Lessons from the Life of Nusaibah bint Ka'ab
History is not only for scholars. It is for everyone who needs to know what is possible.
- 01 Courage is a response, not a plan. She did not wake up on the morning of Uḥud intending to be a warrior. She responded to what the moment demanded. Real courage is rarely scheduled. It arrives uninvited and asks: what will you do now?
- 02 Your role can change — and that is allowed. She arrived to give water and left having fought. She did not refuse the second role because it was not in her plan. She adapted. Whoever needed her in that moment, she became that.
- 03 Grief does not have to defeat you — it can focus you. Her son Ḥabīb was murdered in the most brutal way imaginable. She turned that grief into a vow, then fulfilled the vow, then survived it. Grief given purpose is one of the most powerful forces in the world.

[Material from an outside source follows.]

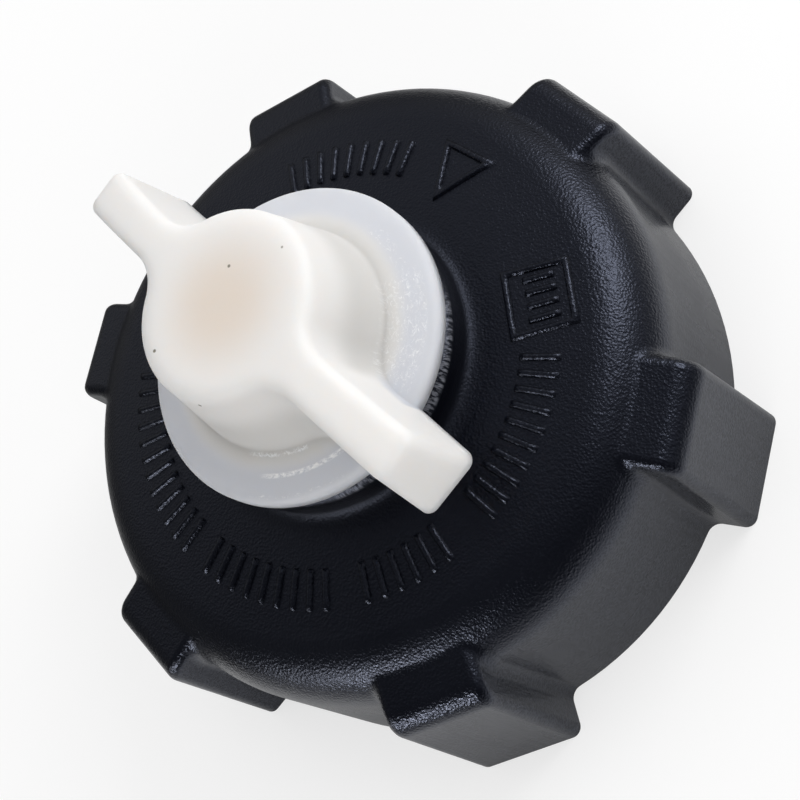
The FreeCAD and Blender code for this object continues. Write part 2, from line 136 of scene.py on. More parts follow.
class ThreadSizes(bpy.types.PropertyGroup):
    root_radius: size("Root radius", "Bore that the ridge stands on", 31.5)
    crest_radius: size("Crest radius", "Inner edge of the ridge", 30.2)
    pitch: size("Pitch", "Rise of the thread in one turn", 5.0)
    start: size("Start", "Height of the ridge's first end above the rim", 3.2)
    turns: FloatProperty(name="Turns", description="Length of the ridge in turns",
                         default=2.3, min=0.1)
    root_width: size("Root width", "Ridge at the bore's wall", 2.7)
    crest_width: size("Crest width", "Ridge at its crest", 1.1)
    crest_corner: size("Crest's corner", "How far the crest's corners are cut back", 0.2)
    sunk: size("Sunk", "How deep the ridge's foot goes into the bore's wall", 0.15)


class StageSettings(bpy.types.PropertyGroup):
    azimuth: turn("Camera azimuth", "Angle of the camera from +X", -19.02)
    elevation: turn("Camera elevation", "Angle of the camera above the floor", 56.52)
    roll: turn("Camera roll", "Turn of the camera about its own axis", 60.54)
    distance: size("Camera distance", "From the aim point", 162.56)
    lens: FloatProperty(name="Lens", description="Focal length on a 36 mm sensor",
                        default=71.555, min=1.0)
    aim: FloatVectorProperty(name="Aim", description="Point that the camera looks at", size=3,
                             default=(8.577 * MM, -2.607 * MM, 25.0 * MM),
                             subtype="TRANSLATION", unit="LENGTH")
    floor_size: size("Floor", "Side of the square floor", 4000.0)
    floor_drop: size("Floor's drop", "Gap between the cap's rim and the floor", 0.05)


def direction(azimuth, elevation):
    """A unit vector at an azimuth and elevation in degrees."""
    a, e = math.radians(azimuth), math.radians(elevation)
    return Vector((math.cos(a) * math.cos(e), math.sin(a) * math.cos(e), math.sin(e)))


# Materials

def node(tree, kind, links=(), values=(), stops=(), **settings):
    """Adds a node with its settings, input values and the (position, grey) stops of its ramp.

    links fill inputs, from a socket or from the first output in use of another node.
    """
    made = tree.nodes.new(kind)
    for name, value in settings.items():
        setattr(made, name, value)
    for name, value in values:
        made.inputs[name].default_value = value
    for name, source in links:
        if isinstance(source, bpy.types.Node):
            source = next(socket for socket in source.outputs if socket.enabled)
        tree.links.new(source, made.inputs[name])
    for number, (position, grey) in enumerate(stops):
        ends = made.color_ramp.elements
        end = ends[number] if number < len(ends) else ends.new(1.0)
        end.position = position
        end.color = (grey, grey, grey, 1.0)
    return made


def empty_material(name):
    """A material whose node tree is still empty, and the tree."""
    material = bpy.data.materials.new(name)
    material.use_nodes = True
    material.node_tree.nodes.clear()
    return material, material.node_tree


def repeats(length):
    """Texture scale whose pattern repeats about once in this length."""
    return 1.0 / length


def round_axis(tree, place):
    """Sockets with a place's distance from the axis, angle round it in radians, and height."""
    split = node(tree, "ShaderNodeSeparateXYZ", links=[("Vector", place)])
    across, along, up = (split.outputs[axis] for axis in "XYZ")
    flat = node(tree, "ShaderNodeCombineXYZ", links=[("X", across), ("Y", along)])
    out = node(tree, "ShaderNodeVectorMath", operation="LENGTH", links=[(0, flat)])
    angle = node(tree, "ShaderNodeMath", operation="ARCTAN2", links=[(0, along), (1, across)])
    return out, angle, up


def ring_noise(tree, out, angle, around, outward, **values):
    """Noise that runs round the axis, with its size round it and outward."""
    turned = node(tree, "ShaderNodeMath", operation="MULTIPLY", links=[(0, angle)],
                  values=[(1, EDGE_RADIUS / around)])
    moved = node(tree, "ShaderNodeMath", operation="MULTIPLY", links=[(0, out)],
                 values=[(1, repeats(outward))])
    place = node(tree, "ShaderNodeCombineXYZ", links=[("X", turned), ("Y", moved)])
    return node(tree, "ShaderNodeTexNoise", links=[("Vector", place)],
                values=[("Scale", 1.0), *values.items()])


def mask(tree, *edges, within=None):
    """A value that is 1 in one part of the surface and falls softly to 0 outside it.

    Each edge is a measure with the values where that part starts and where it is full, the first
    above the second where the part lies below the edge. within is a mask that it stays inside.
    """
    for measure, start, full in edges:
        span = (start, full, 0.0, 1.0) if start < full else (full, start, 1.0, 0.0)
        edge = node(tree, "ShaderNodeMapRange", interpolation_type="SMOOTHERSTEP",
                    links=[("Value", measure)], values=zip(SPAN, span))
        if within is None:
            within = edge
        else:
            within = node(tree, "ShaderNodeMath", operation="MULTIPLY",
                          links=[(0, within), (1, edge)])
    return within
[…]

- 04 Ask Allah for what you actually want. She could have asked the Prophet ﷺ for anything in that moment. She asked for the biggest possible thing: his companionship in Jannah. She received a du'ā in return. Ask for what you really want. He already knows it. Say it anyway.
- 05 Women were never meant to be passive in this faith. She was at the covenant. She was at the battles. She narrated hadith. She questioned the Prophet ﷺ with a genuine inquiry. She raised warriors of the spirit. She was not a footnote. She was a foundation.
- 06 Obscurity in this world means nothing to Allah. She was barely known outside scholarly circles for fourteen centuries. But she was seen. By the Prophet ﷺ who praised her, by Allah who recorded every wound she bore, every step she took, every moment she chose to stay. Our obscurity in this world means nothing to the One who watches everything.
She did not need history to remember her. She was already known somewhere far more permanent than any book. But now that you have read this — you know her too. Say her name. Tell someone else. Women like Nusaibah were not meant to be forgotten.